Consolidation of Rivigo acquisition
impacted the earnings in Q4FY23. Excluding Rivigo the consolidated revenue for Q4FY23
was Rs 1206 crore (up 11%YoY) with EBITDA stand at Rs 87 crore (vs. Rs 58
crore) with GM stand at 11.4% (vs 10.1% in corresponding previous period). PBT was Rs 24 crore (vs 9 crore). PAT was Rs 21
crore (up from Rs 6 crore).
B2B Business revenue was up 2.5
times on YoY basis due to Rivigo acquisition. The integration program of
Rivigo''s 828 express business acquired last quarter remains on track to yield
cost and operating synergies in the coming quarters. Margin improvement plan are in place. Expect
EBITDA break even by end of H1FY24.
Overall retail sales witnessed double
digit growth in q4fy23 led by auto sector.
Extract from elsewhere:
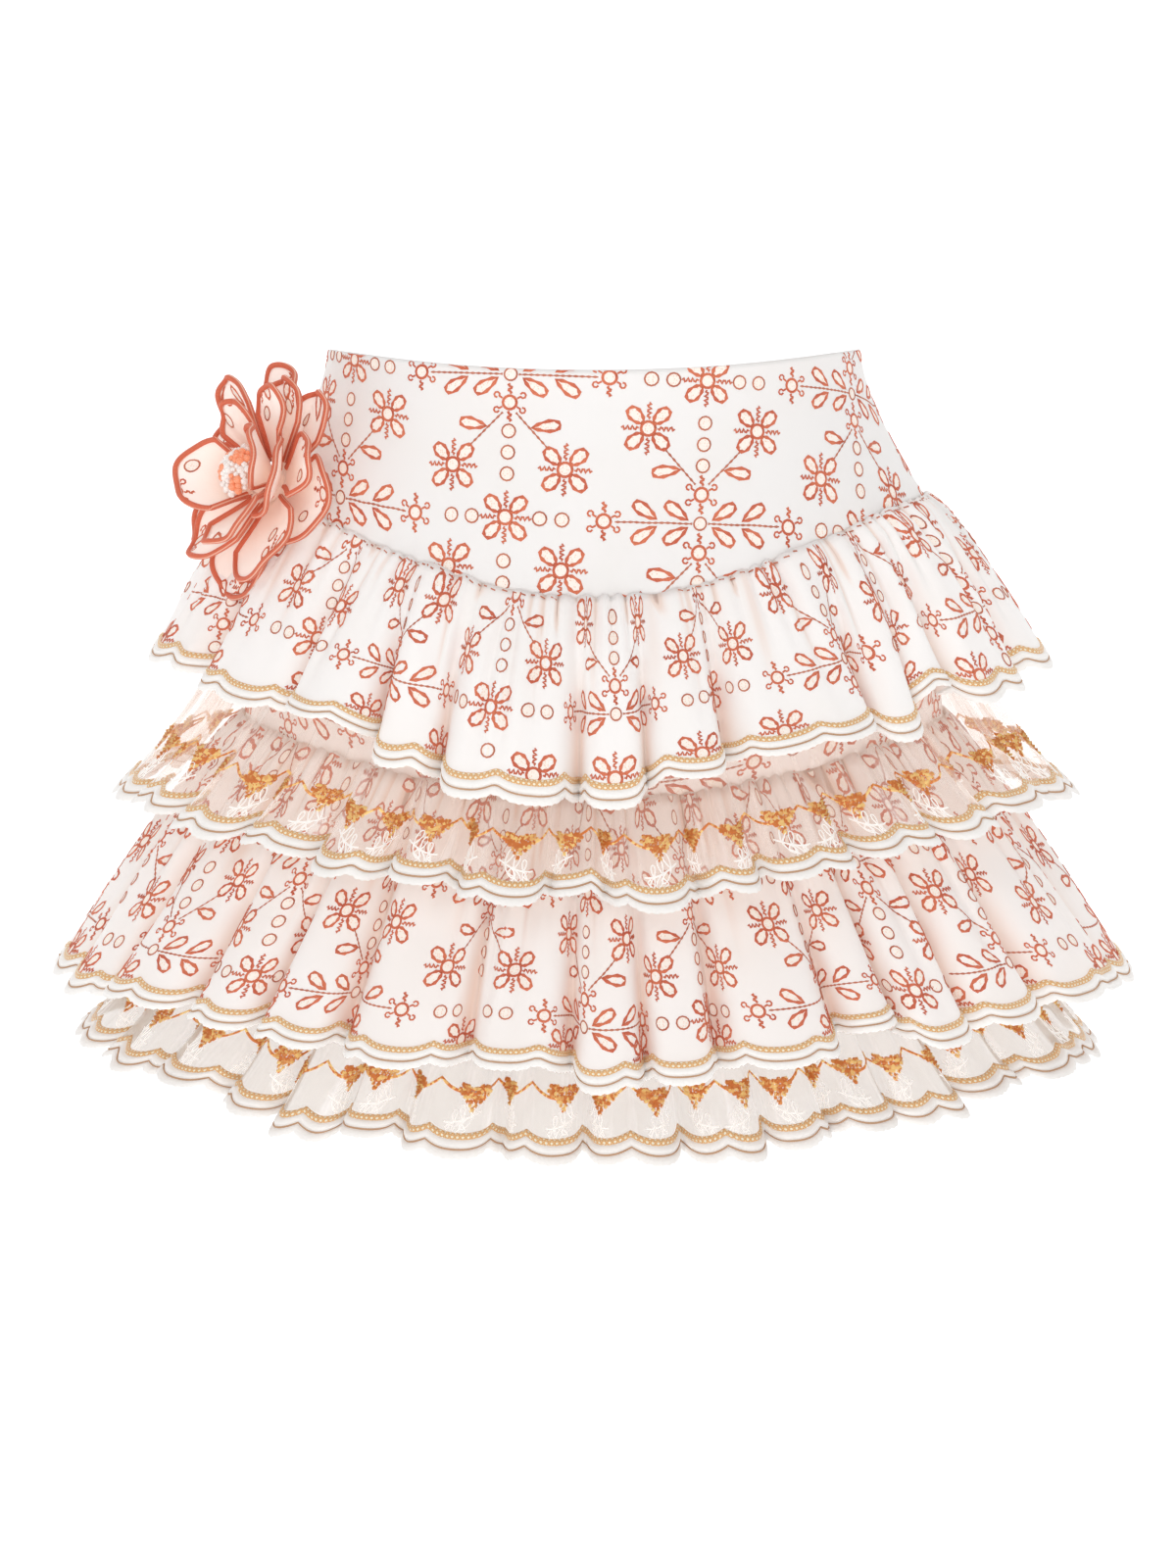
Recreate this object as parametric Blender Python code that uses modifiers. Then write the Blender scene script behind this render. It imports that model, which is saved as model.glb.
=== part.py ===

Net impact on revenue account of
restructuring of Bajaj Electrical account is Rs 32 crore in Q4FY23.
Committed to expanding
warehousing space. Commenced development
of largest warehouse park ( of 1 million sft) at Chakan near Pune. Phase
I of about 0.5 msft will be operational by end of this year. Overall the warehousing
space during Q4FY23 shrinks by 0.6 msf due to the impact of restructuring of
Bajaj Electrical Contract. The moderation largely happened in distributed branch
warehousing locations where it has back to back contracts. Expect no residual
impact of it on performance of the company going forward. Its Chakan warehouse
park will be the largest single facility of any 3PL in Chakan Talegaon belt.
The current borrowings stands at about
Rs. 400 crore of which Rs 220 crore is structured long term debt in MSEPL
undertaken for Rivigo acquisition while Rs 150 crore is in MLL’s books to
support acquisitions like Meru, Whizzard and working capital facilities.
Higher depreciation in FY2023 is
attributable to Meru consolidation (Rs 10 crore), MSEPL (Rs 8 crore), IND AS
(Rs 27 crore) and others (Rs 10 crore). Going ahead, Meru and MSEPL
depreciation will be capped while MLL business will see 7-8% increase.
In Q4FY23 the revenue from Rivigo
is about Rs 77 crore. Run rate number will be Rs 350 crore for 12 month basis.
MLL expects the freight
forwarding business to get to quarterly revenue run-rate of Rs 112-115 crore
during H1FY2025. Once it breaches Rs. 450-500 crore revenues, it expects 3% PAT
margins.
The company continues to focus on
becoming a customer-led provider of integrated logistics & mobility
solutions and towards that goal it sustained investment in Q4FY23 as well. It continued investments in operational
excellence and technology aided in operational efficiencies.
The company remains optimistic of
positive demand uptick in coming quarters and remains focused on consolidating
and leveraging its portfolio.
Non Mahindra SCM business growth will
moderate in near term and see uptick in medium to long-term.
Unseasonal rains impacted harvest
of rabi crop in certain parts of the country.
Expects slower growth run-rate in
near term owing to slower growth in automobiles segment and a gradual pick-up
in E-commerce and freight forwarding businesses.
The express business is targeted
for EBITDA and PAT breakeven in Q3FY2024 and Q4FY2024 end respectively.